Tamanha a discussão sobre o tema que a confederação nacional das instituições financeiras – CONSIF, por meio de sua assessoria jurídica, ajuizou ação direta de inconstitucionalidade (n. 2591) buscando a decretação da inconstitucionalidade do parágrafo 2º. do artigo 3º. do Código de Defesa do Consumidor, no ponto que inclui como serviços os de natureza bancária, financeira, de crédito e securitária.
Grandiosa foi a repercussão desta ousada ADIN, que reuniu expectativas de ambos os lados, até que em 07/06/2006, em seção solene, os Ministros do Supremo Tribunal decidiram em votação que o Código de Defesa do Consumidor pode sim ser aplicado sobre as relações de natureza bancária, financeira, de crédito e securitária. Segue pequena transcrição da notícia veiculada no mesmo dia pela imprensa interna do órgão:
“As relações de consumo de natureza bancária ou financeira devem ser protegidas pelo Código de Defesa do Consumidor (CDC). Esse foi o entendimento do Plenário do Supremo Tribunal Federal (STF) que, por maioria, (nove votos a dois) julgou improcedente o pedido formulado pela Confederação Nacional das Instituições Financeiras (Consif) na Ação Direta de Inconstitucionalidade (ADI) 2591.
A entidade pedia a inconstitucionalidade do parágrafo 2º do artigo 3º do Código de Defesa do Consumidor (CDC) na parte em que inclui, no conceito de serviço abrangido pelas relações de consumo, as atividades de natureza bancária, financeira, de crédito e securitária.
O julgamento havia sido adiado no início de maio em razão do pedido de vista do ministro Cezar Peluso que hoje (07/06) seguiu a divergência aberta pelo ministro Néri da Silveira (aposentado) e julgou improcedente a ação. (...)”
A referida decisão seguramente resolve a problemática sobre a suposta falta de conciliação entre as leis n. 8.078/90 e 4.595/64, e também decide sobre a incidência do Código de Defesa do Consumidor sobre as relações já identificadas, porém tal decisão não deve ser confundida como um salvo conduto para as empresas entenderem que estarão sempre protegidas pela legislação consumeirista.
O alerta acima é fundamental, pois antes da incidência do artigo 3º. da Lei n. 8.078/90, a empresa deverá comprovar que se encaixa no conceito de consumidor existente no artigo 2º. da mesma lei: “Consumidor é toda pessoa física ou jurídica que adquire ou utiliza produto ou serviço como destinatário final”.

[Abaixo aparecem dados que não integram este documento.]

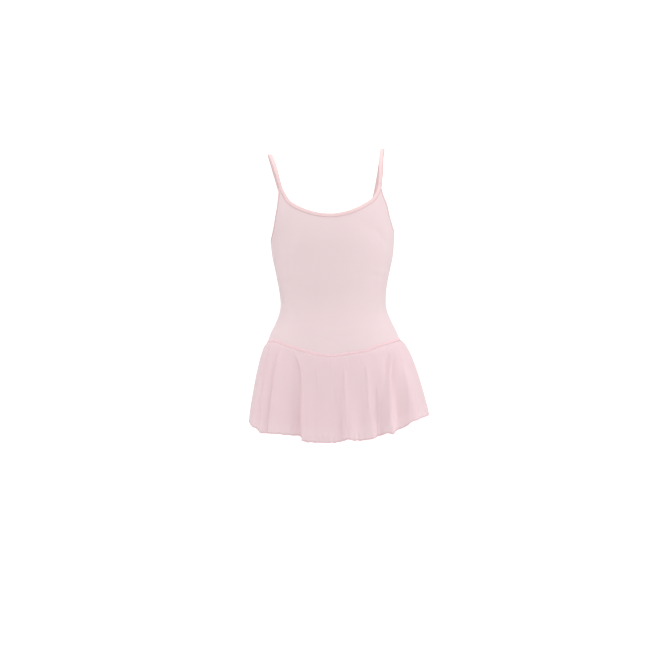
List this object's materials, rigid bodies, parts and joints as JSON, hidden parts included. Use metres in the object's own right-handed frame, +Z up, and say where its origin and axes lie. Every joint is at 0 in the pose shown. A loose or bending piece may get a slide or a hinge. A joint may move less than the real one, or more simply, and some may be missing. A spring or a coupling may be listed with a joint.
{
  "type": "skirted leotard",
  "caption": "Child's camisole leotard with thin shoulder straps, a scooped neck and a short sheer skirt sewn into a dropped waist seam.",
  "frame": {"origin": "midway between the tops of the two shoulder straps, where the wearer's shoulders hold the garment up", "axes": "+Z up along the body, -Y out of the front, +X to the right as seen from the front"},
  "size_m": [0.3436, 0.24, 0.5521],
  "materials": {
    "jersey": "matte fine-knit stretch jersey",
    "binding": "smooth folded stretch binding",
    "sheer": "fine sheer knit with a rolled hem"
  },
  "bodies": {
    "root": {"bodice_front": "jersey", "bodice_back": "jersey", "brief_front": "jersey", "brief_back": "jersey", "skirt": "sheer", "waist_roll": "binding", "neck_binding_front": "binding", "neck_binding_back": "binding", "armhole_binding_left": "binding", "armhole_binding_right": "binding", "strap_left": "binding", "strap_right": "binding"}
  },
  "joints": []
}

A comprovação de que adquiriu o produto ou serviço como destinatário final é de suma importância para o gozo das vantagens da legislação consumeirista; acontece que muitos dos produtos e serviços ofertados pelas instituições bancárias, financeiras e de crédito, em geral não possuem esta característica, o que inviabiliza sua utilização.
Ao empresariado, em geral possuidor de problemas com instituições desta natureza, para que seus interesses possam ser defendidos com eficiência, é necessária busca por ajuda profissional responsável. Esta analisará com lisura a situação documental e poderá então orientar sobre a existência ou não da relação de consumo com instituições bancárias, preservando assim a integridade do patrimônio jurídico do interessado, evitando aventuras infrutíferas que poderão trazer infortúnios vindouros.